Provided records →
┏━━

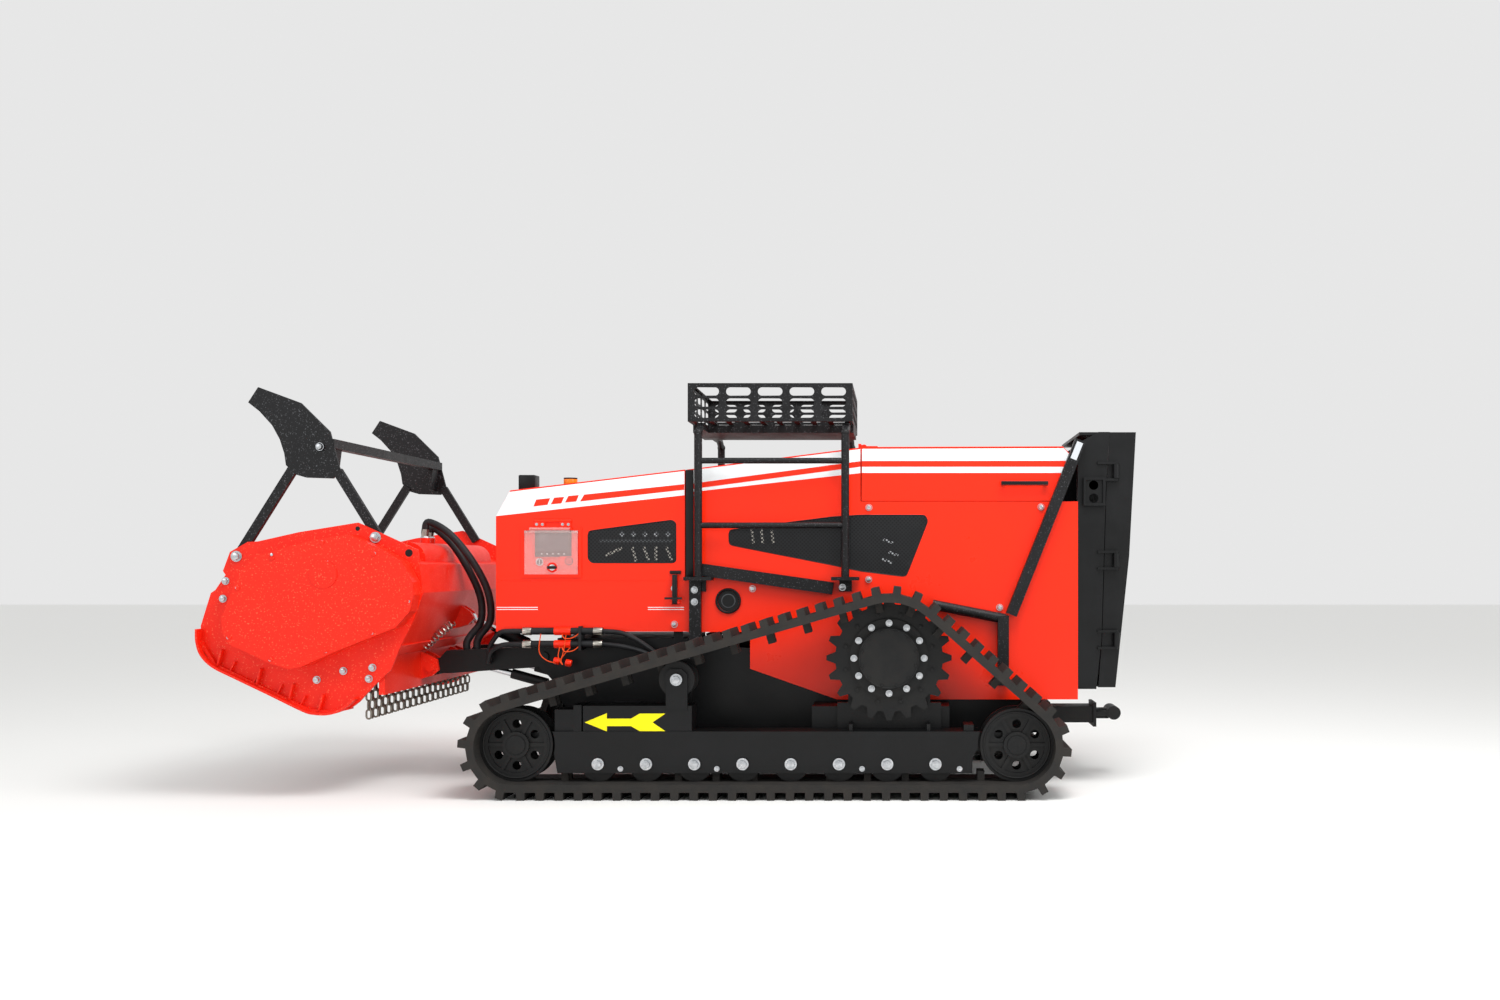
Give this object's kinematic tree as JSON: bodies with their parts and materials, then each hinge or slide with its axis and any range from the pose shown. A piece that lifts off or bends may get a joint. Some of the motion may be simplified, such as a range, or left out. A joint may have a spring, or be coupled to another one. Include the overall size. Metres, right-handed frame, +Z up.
{
  "type": "stump grinder",
  "caption": "Remote-controlled tracked carrier with a belt-driven rotary grinding head on a lift arm, tilting hood, roof basket and rear door.",
  "frame": {"origin": "ground plane under the middle of the whole machine", "axes": "-X towards the grinding head (front), +X towards the rear door, -Y the machine's left side, +Z up"},
  "size_m": [4.2879, 1.72, 1.9286],
  "materials": {
    "red": "gloss enamel",
    "red_textured": "textured enamel",
    "black": "satin powder coat",
    "iron": "painted casting",
    "steel": "zinc plated",
    "chrome": "hard chrome rod",
    "rubber": "moulded rubber",
    "clear": "clear polycarbonate",
    "plastic": "moulded black plastic",
    "red_plastic": "red plastic",
    "amber": "amber lens",
    "alu": "fin core"
  },
  "bodies": {
    "carrier": {"chassis_frame": "black", "track_frame_left": "black", "track_frame_right": "black", "track_belt_left": "rubber", "track_belt_right": "rubber", "body_panels": "red", "rear_guard": "black", "basket": "black", "ladder_frame": "black", "engine": "iron", "radiator": "alu", "tanks": "black", "hoses_chassis": "rubber", "tow_hitch": "black"},
    "sprocket_left": {"sprocket_left": "iron"},
    "front_idler_left": {"front_idler_left": "iron"},
    "rear_idler_left": {"rear_idler_left": "iron"},
    "carrier_roller_left": {"carrier_roller_left": "iron"},
    "bottom_roller_left_1": {"bottom_roller_left_1": "iron"},
    "bottom_roller_left_2": {"bottom_roller_left_2": "iron"},
    "bottom_roller_left_3": {"bottom_roller_left_3": "iron"},
    "bottom_roller_left_4": {"bottom_roller_left_4": "iron"},
    "bottom_roller_left_5": {"bottom_roller_left_5": "iron"},
    "bottom_roller_left_6": {"bottom_roller_left_6": "iron"},
    "bottom_roller_left_7": {"bottom_roller_left_7": "iron"},
    "bottom_roller_left_8": {"bottom_roller_left_8": "iron"},
    "sprocket_right": {"sprocket_right": "iron"},
    "front_idler_right": {"front_idler_right": "iron"},
    "rear_idler_right": {"rear_idler_right": "iron"},
    "carrier_roller_right": {"carrier_roller_right": "iron"},
    "bottom_roller_right_1": {"bottom_roller_right_1": "iron"},
    "bottom_roller_right_2": {"bottom_roller_right_2": "iron"},
    "bottom_roller_right_3": {"bottom_roller_right_3": "iron"},
    "bottom_roller_right_4": {"bottom_roller_right_4": "iron"},
    "bottom_roller_right_5": {"bottom_roller_right_5": "iron"},
    "bottom_roller_right_6": {"bottom_roller_right_6": "iron"},
    "bottom_roller_right_7": {"bottom_roller_right_7": "iron"},
    "bottom_roller_right_8": {"bottom_roller_right_8": "iron"},
    "hood": {"front_hood": "red", "control_panel": "red", "beacon_camera": "amber"},
    "flap": {"panel_flap": "clear"},
    "flap_catch": {"flap_latch": "plastic"},
    "estop": {"estop_button": "red_plastic"},
    "draw_latch": {"hood_latch": "rubber"},
    "lid": {"engine_lid": "red"},
    "door": {"rear_door": "black"},
    "fan": {"cooling_fan": "plastic"},
    "arm": {"lift_arm": "black", "hoses_head": "rubber"},
    "lift_tubes": {"lift_barrels": "black"},
    "lift_rod_pair": {"lift_rods": "chrome"},
    "head": {"head_housing": "red_textured", "belt_cover": "red_textured", "head_guard": "black"},
    "tilt_tube": {"tilt_barrel": "black"},
    "tilt_rod_body": {"tilt_rod": "chrome"},
    "rotor": {"head_rotor": "iron"},
    "motor": {"motor_pulley": "steel"},
    "curtain": {"chain_curtain": "steel"}
  },
  "joints": [
    {"name": "track_drive_left", "type": "hinge", "parent": "carrier", "child": "sprocket_left", "pos_m": [0.96, -0.64, 0.631], "axis": [0, 1, 0], "continuous": true},
    {"name": "front_idler_spin_left", "type": "hinge", "parent": "carrier", "child": "front_idler_left", "pos_m": [-0.735, -0.64, 0.239], "axis": [0, 1, 0], "continuous": true},
    {"name": "rear_idler_spin_left", "type": "hinge", "parent": "carrier", "child": "rear_idler_left", "pos_m": [1.541, -0.64, 0.239], "axis": [0, 1, 0], "continuous": true},
    {"name": "carrier_roller_spin_left", "type": "hinge", "parent": "carrier", "child": "carrier_roller_left", "pos_m": [-0.005, -0.64, 0.53625], "axis": [0, 1, 0], "continuous": true},
    {"name": "roller_spin_left_1", "type": "hinge", "parent": "carrier", "child": "bottom_roller_left_1", "pos_m": [-0.36, -0.64, 0.154], "axis": [0, 1, 0], "continuous": true},
    {"name": "roller_spin_left_2", "type": "hinge", "parent": "carrier", "child": "bottom_roller_left_2", "pos_m": [-0.1413, -0.64, 0.154], "axis": [0, 1, 0], "continuous": true},
    {"name": "roller_spin_left_3", "type": "hinge", "parent": "carrier", "child": "bottom_roller_left_3", "pos_m": [0.0774, -0.64, 0.154], "axis": [0, 1, 0], "continuous": true},
    {"name": "roller_spin_left_4", "type": "hinge", "parent": "carrier", "child": "bottom_roller_left_4", "pos_m": [0.2961, -0.64, 0.154], "axis": [0, 1, 0], "continuous": true},
    {"name": "roller_spin_left_5", "type": "hinge", "parent": "carrier", "child": "bottom_roller_left_5", "pos_m": [0.5148, -0.64, 0.154], "axis": [0, 1, 0], "continuous": true},
    {"name": "roller_spin_left_6", "type": "hinge", "parent": "carrier", "child": "bottom_roller_left_6", "pos_m": [0.7335, -0.64, 0.154], "axis": [0, 1, 0], "continuous": true},
    {"name": "roller_spin_left_7", "type": "hinge", "parent": "carrier", "child": "bottom_roller_left_7", "pos_m": [0.9522, -0.64, 0.154], "axis": [0, 1, 0], "continuous": true},
    {"name": "roller_spin_left_8", "type": "hinge", "parent": "carrier", "child": "bottom_roller_left_8", "pos_m": [1.1709, -0.64, 0.154], "axis": [0, 1, 0], "continuous": true},
    {"name": "track_drive_right", "type": "hinge", "parent": "carrier", "child": "sprocket_right", "pos_m": [0.96, 0.64, 0.631], "axis": [0, 1, 0], "continuous": true},
    {"name": "front_idler_spin_right", "type": "hinge", "parent": "carrier", "child": "front_idler_right", "pos_m": [-0.735, 0.64, 0.239], "axis": [0, 1, 0], "continuous": true},
    {"name": "rear_idler_spin_right", "type": "hinge", "parent": "carrier", "child": "rear_idler_right", "pos_m": [1.541, 0.64, 0.239], "axis": [0, 1, 0], "continuous": true},
    {"name": "carrier_roller_spin_right", "type": "hinge", "parent": "carrier", "child": "carrier_roller_right", "pos_m": [-0.005, 0.64, 0.53625], "axis": [0, 1, 0], "continuous": true},
    {"name": "roller_spin_right_1", "type": "hinge", "parent": "carrier", "child": "bottom_roller_right_1", "pos_m": [-0.36, 0.64, 0.154], "axis": [0, 1, 0], "continuous": true},
    {"name": "roller_spin_right_2", "type": "hinge", "parent": "carrier", "child": "bottom_roller_right_2", "pos_m": [-0.1413, 0.64, 0.154], "axis": [0, 1, 0], "continuous": true},
    {"name": "roller_spin_right_3", "type": "hinge", "parent": "carrier", "child": "bottom_roller_right_3", "pos_m": [0.0774, 0.64, 0.154], "axis": [0, 1, 0], "continuous": true},
    {"name": "roller_spin_right_4", "type": "hinge", "parent": "carrier", "child": "bottom_roller_right_4", "pos_m": [0.2961, 0.64, 0.154], "axis": [0, 1, 0], "continuous": true},
    {"name": "roller_spin_right_5", "type": "hinge", "parent": "carrier", "child": "bottom_roller_right_5", "pos_m": [0.5148, 0.64, 0.154], "axis": [0, 1, 0], "continuous": true},
    {"name": "roller_spin_right_6", "type": "hinge", "parent": "carrier", "child": "bottom_roller_right_6", "pos_m": [0.7335, 0.64, 0.154], "axis": [0, 1, 0], "continuous": true},
    {"name": "roller_spin_right_7", "type": "hinge", "parent": "carrier", "child": "bottom_roller_right_7", "pos_m": [0.9522, 0.64, 0.154], "axis": [0, 1, 0], "continuous": true},
    {"name": "roller_spin_right_8", "type": "hinge", "parent": "carrier", "child": "bottom_roller_right_8", "pos_m": [1.1709, 0.64, 0.154], "axis": [0, 1, 0], "continuous": true},
    {"name": "hood_open", "type": "hinge", "parent": "carrier", "child": "hood", "pos_m": [-0.932, 0, 0.972], "axis": [0, -1, 0], "range_deg": [0, 24]},
    {"name": "panel_flap_open", "type": "hinge", "parent": "hood", "child": "flap", "pos_m": [-0.664, -0.384, 1.23], "axis": [-1, 0, 0], "range_deg": [0, 95]},
    {"name": "flap_latch_turn", "type": "hinge", "parent": "hood", "child": "flap_catch", "pos_m": [-0.653, -0.38, 1.045], "axis": [0, 1, 0], "range_deg": [0, 90]},
    {"name": "estop_press", "type": "slide", "parent": "hood", "child": "estop", "axis": [0, 1, 0], "range_m": [0, 0.002], "stiffness_N_per_m": 1500},
    {"name": "hood_latch_swing", "type": "hinge", "parent": "carrier", "child": "draw_latch", "pos_m": [-0.065, -0.39, 0.88], "axis": [1, 0, 0], "range_deg": [0, 60]},
    {"name": "engine_lid_open", "type": "hinge", "parent": "carrier", "child": "lid", "pos_m": [0.834, 0, 1.634], "axis": [0, -1, 0], "range_deg": [0, 50]},
    {"name": "rear_door_swing", "type": "hinge", "parent": "carrier", "child": "door", "pos_m": [2.045, -0.374, 1.08], "axis": [0, 0, -1], "range_deg": [0, 95]},
    {"name": "fan_spin", "type": "hinge", "parent": "carrier", "child": "fan", "pos_m": [0.3, 0, 1], "axis": [1, 0, 0], "continuous": true},
    {"name": "arm_lift", "type": "hinge", "parent": "carrier", "child": "arm", "pos_m": [-0.721, 0, 0.61], "axis": [0, 1, 0], "range_deg": [-20, 10], "deforming": ["hoses_chassis"]},
    {"name": "lift_barrel_pivot", "type": "hinge", "parent": "carrier", "child": "lift_tubes", "pos_m": [-0.672, 0, 0.466], "axis": [0, 1, 0], "range_deg": [-30, 30]},
    {"name": "lift_rod_slide", "type": "slide", "parent": "lift_tubes", "child": "lift_rod_pair", "axis": [-0.9642, 0, 0.2653], "range_m": [-0.12, 0.12]},
    {"name": "head_tilt", "type": "hinge", "parent": "arm", "child": "head", "pos_m": [-1.27, 0, 0.56], "axis": [0, 1, 0], "range_deg": [-9, 9], "deforming": ["hoses_head"]},
    {"name": "tilt_barrel_pivot", "type": "hinge", "parent": "arm", "child": "tilt_tube", "pos_m": [-0.83, 0, 0.64], "axis": [0, 1, 0], "range_deg": [-30, 30]},
    {"name": "tilt_rod_slide", "type": "slide", "parent": "tilt_tube", "child": "tilt_rod_body", "axis": [-0.9104, 0, 0.4138], "range_m": [-0.12, 0.12]},
    {"name": "rotor_spin", "type": "hinge", "parent": "head", "child": "rotor", "pos_m": [-1.772, 0, 0.773], "axis": [0, 1, 0], "continuous": true},
    {"name": "motor_pulley_spin", "type": "hinge", "parent": "head", "child": "motor", "pos_m": [-1.551, 0, 1.016], "axis": [0, 1, 0], "continuous": true},
    {"name": "curtain_swing", "type": "hinge", "parent": "head", "child": "curtain", "pos_m": [-1.4, 0, 0.588], "axis": [0, 1, 0], "range_deg": [-12, 18]}
  ],
  "couplings": [
    {"joint": "front_idler_spin_left", "follows": "track_drive_left", "ratio": 1.4891},
    {"joint": "rear_idler_spin_left", "follows": "track_drive_left", "ratio": 1.4891},
    {"joint": "carrier_roller_spin_left", "follows": "track_drive_left", "ratio": 2.7677},
    {"joint": "roller_spin_left_1", "follows": "track_drive_left", "ratio": 2.7677},
    {"joint": "roller_spin_left_2", "follows": "track_drive_left", "ratio": 2.7677},
    {"joint": "roller_spin_left_3", "follows": "track_drive_left", "ratio": 2.7677},
    {"joint": "roller_spin_left_4", "follows": "track_drive_left", "ratio": 2.7677},
    {"joint": "roller_spin_left_5", "follows": "track_drive_left", "ratio": 2.7677},
    {"joint": "roller_spin_left_6", "follows": "track_drive_left", "ratio": 2.7677},
    {"joint": "roller_spin_left_7", "follows": "track_drive_left", "ratio": 2.7677},
    {"joint": "roller_spin_left_8", "follows": "track_drive_left", "ratio": 2.7677},
    {"joint": "front_idler_spin_right", "follows": "track_drive_right", "ratio": 1.4891},
    {"joint": "rear_idler_spin_right", "follows": "track_drive_right", "ratio": 1.4891},
    {"joint": "carrier_roller_spin_right", "follows": "track_drive_right", "ratio": 2.7677},
    {"joint": "roller_spin_right_1", "follows": "track_drive_right", "ratio": 2.7677},
    {"joint": "roller_spin_right_2", "follows": "track_drive_right", "ratio": 2.7677},
    {"joint": "roller_spin_right_3", "follows": "track_drive_right", "ratio": 2.7677},
    {"joint": "roller_spin_right_4", "follows": "track_drive_right", "ratio": 2.7677},
    {"joint": "roller_spin_right_5", "follows": "track_drive_right", "ratio": 2.7677},
    {"joint": "roller_spin_right_6", "follows": "track_drive_right", "ratio": 2.7677},
    {"joint": "roller_spin_right_7", "follows": "track_drive_right", "ratio": 2.7677},
    {"joint": "roller_spin_right_8", "follows": "track_drive_right", "ratio": 2.7677},
    {"joint": "lift_barrel_pivot", "follows": "arm_lift", "ratio": 0.80545},
    {"joint": "lift_rod_slide", "follows": "arm_lift", "m_per_rad": 0.12976},
    {"joint": "tilt_barrel_pivot", "follows": "head_tilt", "ratio": -0.01989},
    {"joint": "tilt_rod_slide", "follows": "head_tilt", "m_per_rad": -0.25294},
    {"joint": "motor_pulley_spin", "follows": "rotor_spin", "ratio": 1.2805}
  ]
}
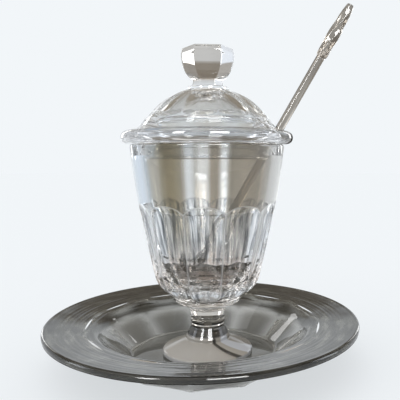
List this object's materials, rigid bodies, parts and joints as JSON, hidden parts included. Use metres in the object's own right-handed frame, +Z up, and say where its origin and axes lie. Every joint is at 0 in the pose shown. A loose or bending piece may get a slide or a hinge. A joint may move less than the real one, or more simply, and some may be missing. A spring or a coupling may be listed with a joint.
{
  "type": "mustard pot",
  "caption": "Footed cut-crystal mustard pot on a wide saucer, with a domed lid notched for its glass spoon.",
  "frame": {"origin": "middle of the saucer's flat base, on the surface it stands on", "axes": "+Z up along the pot's height; +X to the right in the picture, the side to which the spoon leans; +Y away from the viewer"},
  "size_m": [0.14, 0.14, 0.1597],
  "materials": {
    "crystal": "cut and polished lead crystal",
    "spoon_glass": "drawn glass, fire polished"
  },
  "bodies": {
    "saucer": {"saucer": "crystal"},
    "pot": {"pot": "crystal"},
    "lid": {"lid": "crystal"},
    "spoon": {"spoon": "spoon_glass"}
  },
  "joints": [
    {"name": "pot_lift", "type": "slide", "parent": "saucer", "child": "pot", "axis": [0, 0, 1], "range_m": [0, 0.05]},
    {"name": "lid_lift", "type": "slide", "parent": "pot", "child": "lid", "axis": [0, 0, 1], "range_m": [0, 0.075]},
    {"name": "spoon_draw", "type": "slide", "parent": "pot", "child": "spoon", "axis": [0.4968, -0.0787, 0.8643], "range_m": [0, 0.032]}
  ]
}
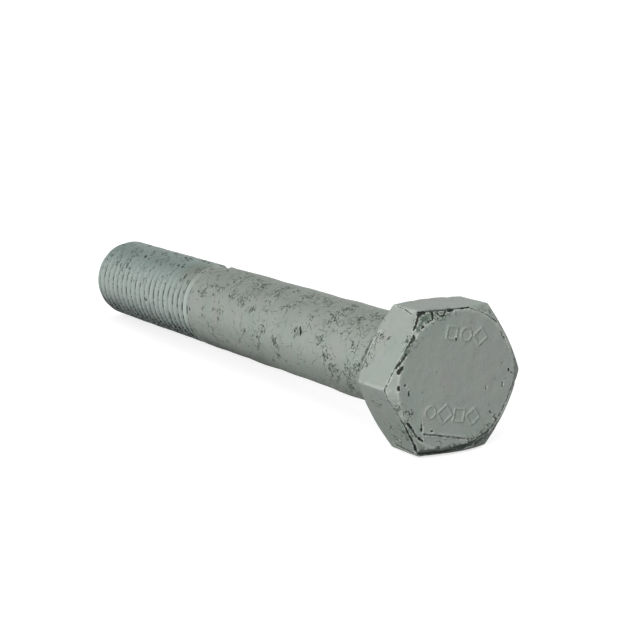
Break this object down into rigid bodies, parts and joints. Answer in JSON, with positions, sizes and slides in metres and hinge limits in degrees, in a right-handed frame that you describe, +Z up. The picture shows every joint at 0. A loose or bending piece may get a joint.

┗━━

The exercise →
Give again the lines from the line holding "List this object's" through the close of the listing, both included, exactly as written and with nothing else.

Answer in full →
List this object's materials, rigid bodies, parts and joints as JSON, hidden parts included. Use metres in the object's own right-handed frame, +Z up, and say where its origin and axes lie. Every joint is at 0 in the pose shown. A loose or bending piece may get a slide or a hinge. A joint may move less than the real one, or more simply, and some may be missing. A spring or a coupling may be listed with a joint.
{
  "type": "mustard pot",
  "caption": "Footed cut-crystal mustard pot on a wide saucer, with a domed lid notched for its glass spoon.",
  "frame": {"origin": "middle of the saucer's flat base, on the surface it stands on", "axes": "+Z up along the pot's height; +X to the right in the picture, the side to which the spoon leans; +Y away from the viewer"},
  "size_m": [0.14, 0.14, 0.1597],
  "materials": {
    "crystal": "cut and polished lead crystal",
    "spoon_glass": "drawn glass, fire polished"
  },
  "bodies": {
    "saucer": {"saucer": "crystal"},
    "pot": {"pot": "crystal"},
    "lid": {"lid": "crystal"},
    "spoon": {"spoon": "spoon_glass"}
  },
  "joints": [
    {"name": "pot_lift", "type": "slide", "parent": "saucer", "child": "pot", "axis": [0, 0, 1], "range_m": [0, 0.05]},
    {"name": "lid_lift", "type": "slide", "parent": "pot", "child": "lid", "axis": [0, 0, 1], "range_m": [0, 0.075]},
    {"name": "spoon_draw", "type": "slide", "parent": "pot", "child": "spoon", "axis": [0.4968, -0.0787, 0.8643], "range_m": [0, 0.032]}
  ]
}
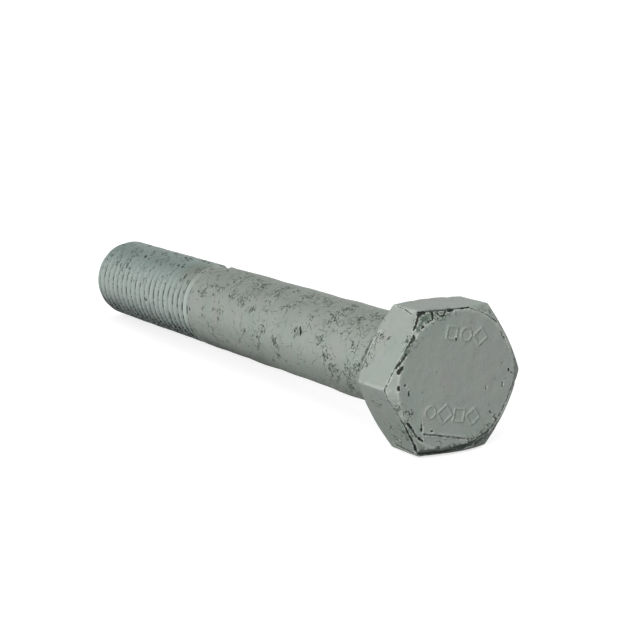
Break this object down into rigid bodies, parts and joints. Answer in JSON, with positions, sizes and slides in metres and hinge limits in degrees, in a right-handed frame that you describe, +Z up. The picture shows every joint at 0. A loose or bending piece may get a joint.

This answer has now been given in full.